ROMANDA EYLEYEN VE SÖYLEYENLER, HİKÂYENİN KAHRAMANLARI OLMALI, YAZAR DEĞİL

Genelde dillendirilenlerin tam aksini düşünüyorsunuz. Sorunun ikinci kısmına geçmeden, bize bu noktaya gelişinizin de hikâye yahut romanını kısaca anlatsanız!

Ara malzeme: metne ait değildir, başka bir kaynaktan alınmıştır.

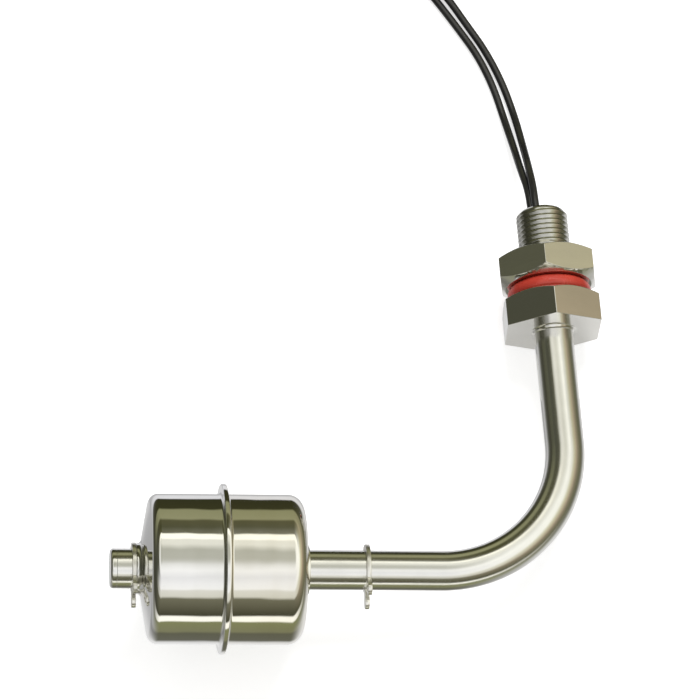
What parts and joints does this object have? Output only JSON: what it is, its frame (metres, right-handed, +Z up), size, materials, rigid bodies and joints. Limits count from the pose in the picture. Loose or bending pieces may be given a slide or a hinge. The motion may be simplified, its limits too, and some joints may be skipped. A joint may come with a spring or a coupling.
{
  "type": "float level switch",
  "caption": "Side-mounted level switch: a flanged float slides on the bent leg of a steel stem between clips; a threaded nipple with seal and nut holds it.",
  "frame": {"origin": "centre of the hexagon's sealing face, on the thread's axis", "axes": "+Y out along the thread, away from the float; +Z up from the surface that the switch lies on; the float's leg points to -X"},
  "size_m": [0.1018, 0.1651, 0.0317],
  "materials": {
    "polished_steel": "polished stainless steel",
    "turned_steel": "turned and polished stainless steel",
    "red_silicone": "smooth silicone",
    "black_lead": "glossy insulation",
    "dark_resin": "cast resin",
    "black_tie": "satin nylon",
    "tinned_copper": "tinned strands",
    "capsule_glass": "clear, slightly green",
    "blade_metal": "rolled nickel iron",
    "ferrite": "sintered",
    "shrink_sleeve": "shrunk tube",
    "sleeve_white": "shrunk tube",
    "collar_plastic": "moulded"
  },
  "bodies": {
    "switch": {"stem_tube": "polished_steel", "tip_plug": "polished_steel", "tip_clip": "turned_steel", "stop_clip": "turned_steel", "mounting_stud": "turned_steel", "seal_ring": "red_silicone", "potting_plug": "dark_resin", "reed_capsule": "capsule_glass", "reed_blade_tip": "blade_metal", "reed_blade_bend": "blade_metal", "reed_sleeve": "sleeve_white", "solder_sleeve_tip": "shrink_sleeve", "solder_sleeve_bend": "shrink_sleeve", "lead_a_inside": "black_lead", "lead_b_inside": "black_lead", "lead_a": "black_lead", "lead_b": "black_lead", "lead_coil": "black_lead", "coil_tie": "black_tie", "lead_a_tail": "black_lead", "lead_b_tail": "black_lead", "lead_end_a": "tinned_copper", "lead_end_b": "tinned_copper"},
    "float": {"float_shell_tip": "polished_steel", "float_shell_bend": "polished_steel", "float_core_tube": "polished_steel", "float_magnet": "ferrite", "magnet_collar_tip": "collar_plastic", "magnet_collar_bend": "collar_plastic"},
    "nut": {"lock_nut": "turned_steel"}
  },
  "joints": [
    {"name": "float_slide", "type": "slide", "parent": "switch", "child": "float", "axis": [0.9955, -0.0489, -0.0814], "range_m": [0, 0.0105]},
    {"name": "nut_slide", "type": "slide", "parent": "switch", "child": "nut", "axis": [0, 1, 0], "range_m": [0, 0.0088]}
  ]
}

Ağrı Lisesi’nde çok iyi bir matematik hocamız fakat berbat bir edebiyat hocamız vardı. Aslında iyi bir insan ve birinci sınıf bir kaleciydi; fakat “çarpık eğitim sistemi” onu spor öğretmeni yerine edebiyat öğretmeni yapmıştı. Muhtemelen çalışkan bir arkadaşından edindiği defterden sürekli bize tanımlar yazdırır, zil çalınca da arkasını dönüp giderdi. Matematik bilgim sayesinde Boğaziçi mühendisliği kazandım; fakat asıl yuvam edebiyat fakültesi imiş. Aynı yıllardaki fikrî kutup yıldızlarım Necip Fazıl ile Sezai Karakoç olmasına rağmen, edebî zevkimi Peyami Safa’dan aldım diyebilirim. Peyami Bey’in neredeyse bütün romanlarını okuduğum hâlde, favorim Fatih-Harbiye idi. Şimdi anlıyorum ki, bu tercihimin arkasındaki itici güç Necip Fazıl’dı. Onun da bilhassa Tohum adlı oyunundan çok etkilenirdim. Yıllar sonra anladım ki, bu iki “hoş” kitap, iki üstadın fikirlerine alet ettikleri ve bizi o yaşlarda “ser-hoş” eden birer ideolojik kurguydu. Oysa onlardan yarım asır evvel, üstelik bir tefekkür ve edebiyat siması olarak her ikisinin de ayarında olmayan Nâbizâde Nâzım bile, romanın esasını çok daha iyi kavramıştı: “Vukûâta kendi hissiyât ve mütâlaâtını hiçbir veçhile katmamak, hakîkî romancının vezâif-i esâsiyesinden olmağla, hikâye (Karabibik) hep o sûrette yürütülmüştür. Bulacağınız hükümler ve mütâlaalar hep eşhâs-ı vak’anın kendi mallarıdır, benimle hiçbir irtibatları yoktur. Eşhâs-ı vak’ayı kendi fikirlerince, kendi lisanlarınca söyletmek kavâid-i mevzûdan olduğu cihetle ben de mükâlematı o sûret-i tabiiyesinde zapt ve kaydeyledim.”3Yani kendisi sadece kayıt tutmuştur; eyleyen ve söyleyenler, hikâyenin kahramanlarıdır. Bunu anlamış olanlar muhakkak iyi romanlar yazar demiyorum. Ama iyi roman yazmanın anahtarı budur. İstisnalar bir yana, Türkiye’de yazar ve düşünürler kurgu dilini ya kavrayamamış yahut da uzak durmuşlardır.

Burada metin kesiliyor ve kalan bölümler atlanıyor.